As Superstorm Sandy made landfall in New York, devastating the coastline and dominating the headlines, ordinary Americans were forced to confront what many around the world have long known.

Indeed, following the storm, New York Mayor Michael Bloomberg admitted that Sandy had reshaped his thinking about the presidential campaign and wrote that it “should be enough to compel all elected leaders to take immediate action.”
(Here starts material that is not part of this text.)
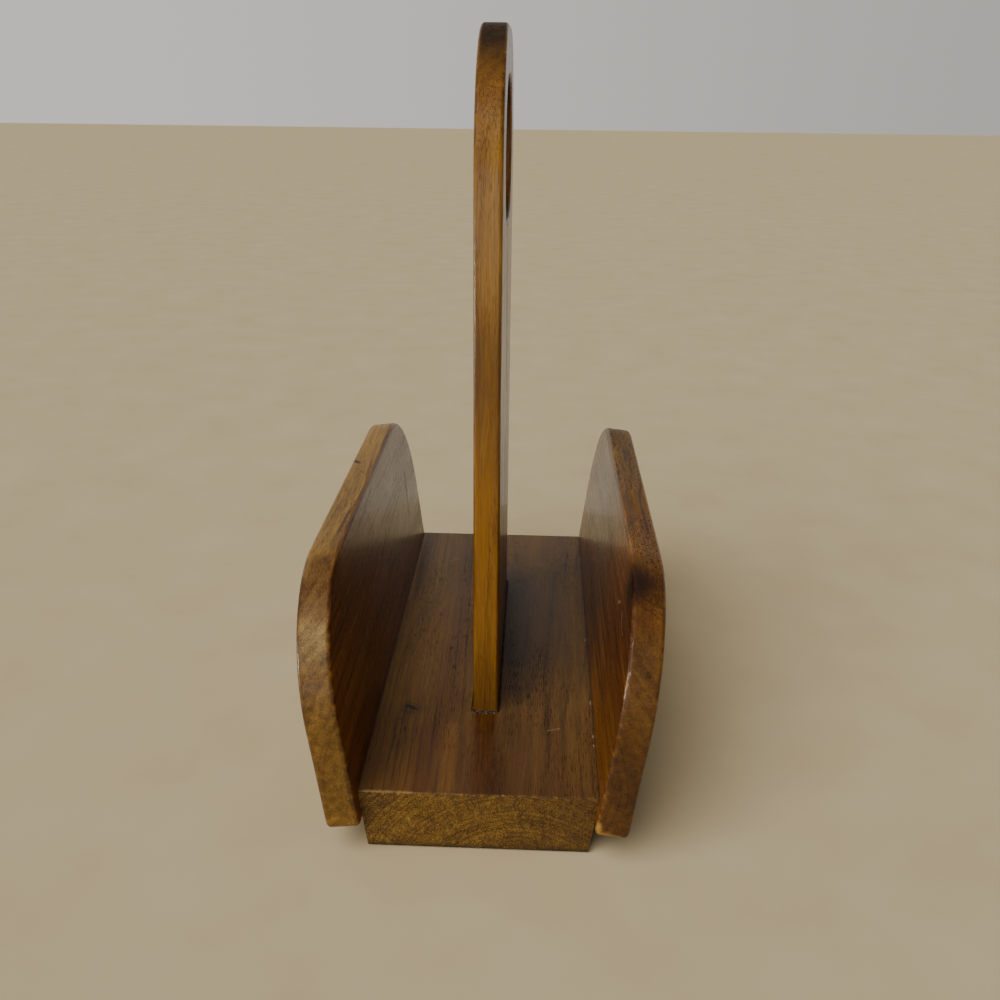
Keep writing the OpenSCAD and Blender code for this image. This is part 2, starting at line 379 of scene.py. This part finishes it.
def wood(name, board, tones, ends, figure=None, marks=None, swelling=None, gloss=None, pore=PORE):
    """Lacquered wood: rings, fibres and pores on the faces, speckle on the ends.

    A tone from 0 to 1 picks the colour from a ramp. Its figure says how much each of the
    board's features adds to it. Rounded edges are worn pale in places and dark in others.
    """
    strength = {**FIGURE, **(figure or {})}
    lacquer = {**LACQUER, **(gloss or {})}
    finish = Finish(name, lacquer)
    seen = growth(finish, board, pore, swelling(finish) if swelling else None)

    def tone(*names, prefix=""):
        total = 0.5
        for feature in names:
            amount = seen[feature] if feature in ("line", "pores") else seen[feature] - 0.5
            total = total + amount * strength.get(prefix + feature, strength.get(feature))
        return total

    cut = abs(finish.dot(finish.facing, board.grain))
    end = finish.rise(cut, strength["end_from"], strength["end_from"] + END_TURN)
    rim = finish.rise(abs(finish.dot(finish.facing, board.thick)), *RIM_TURN)
    face_tone = tone("bands", "line", "fibre", "strand", "patch", "pores")
    end_tone = tone("bands", "line", "speckle", "clump", prefix="end_")
    shown = face_tone + (end_tone - face_tone) * end
    sanded = finish.larger(end, rim * strength["sanded"])
    colour = finish.mixed(sanded, finish.tint(shown, tones), finish.tint(shown, ends))

    edge = eased_edge(finish, board)
    broken = finish.rise(seen["strand"] + seen["clump"] * 0.6, *EDGE_BROKEN)
    colour = finish.mixed(edge * broken * strength["wear"], colour, tones[-1][1])
    colour = finish.mixed(edge * (1.0 - broken) * EDGE_DARK, colour, tones[0][1])

    rough = strength["satin"] + (seen["fibre"] - 0.5) * ROUGHENS["fibre"]
    rough = rough + (seen["strand"] - 0.5) * ROUGHENS["strand"]
    rough = rough + seen["pores"] * ROUGHENS["pores"] + rim * ROUGHENS["rim"]
    rough = rough + edge * (broken * ROUGHENS["broken"] + strength["dull"])
    dry = finish.rise(seen["strand"] + seen["fibre"] * 0.5, *LACQUER_DRY)
    rough = rough + dry * strength["patchy"]
    relief = seen["fibre"] * SHAPES["fibre"] + seen["strand"] * strength["ripple"]
    relief = relief - seen["pores"] * SHAPES["pores"]
    relief = relief + end * (seen["speckle"] - 0.5) * SHAPES["speckle"]
    if marks:
        colour, rough, relief = marks(finish, colour, rough, relief)
    grain = seen["strand"] * 0.5 + seen["fibre"] * 0.3 + seen["patch"] * 0.2
    coat = lacquer["Coat Weight"] * (1.0 - rim * UNCOATS["rim"])
    coat = coat * finish.rise(grain, *COAT_ON_GRAIN)
    coat = coat * (1.0 - seen["pores"] * UNCOATS["pores"])
    finish.tree.links.new(coat.socket, finish.shader.inputs["Coat Weight"])
    return finish.lay(colour, rough, relief, WOOD_RELIEF)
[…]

Immediate action requires sufficient funding and at the Copenhagen climate talks in 2009 the world’s governments committed to provide $100 billion a year by 2020 to tackle this crisis. A new Green Climate Fund was set up to spend much of this money but to date the fund has little in its coffers.

The game is on

Despite being in the midst of global recession, it is essential that governments in developed nations recognise that tackling climate change is not just a moral responsibility they bear to those in the developing world but an essential part of their national interest.

Climate problems faced by some will ultimately affect us all. Lack of action now will only increase the burden we face in the future, a burden that will likely fall on today's children in the future.

In Doha yesterday, as discussions over climate finance remained tense, the UK showed international leadership by indicating that they will commit climate finance beyond 2012.

The UK will be allocating around 1.8 billion pounds in aid money to climate finance up to 2015, and Davey reiterated the UK's support for contributing to the $100 billion a year by 2020 commitment of new and additional funds. This is a most welcome step.

Now the UK must show international leadership to galvanize further action - encouraging others to commit funds beyond 2012, and working with them to collectively mobilise new and additional funds up to 2020 and beyond for the Green Climate Fund.

In politics, it easy for short-term policy to take priority over long-term principle. Individual crises can be viewed in isolation rather than linked together, their patterns left unexplored and their causes left untraced.

Politicians might not yet want to talk about climate change but as we saw with the UK floods last week and hurricane Sandy last month, the changing climate will always force the issue.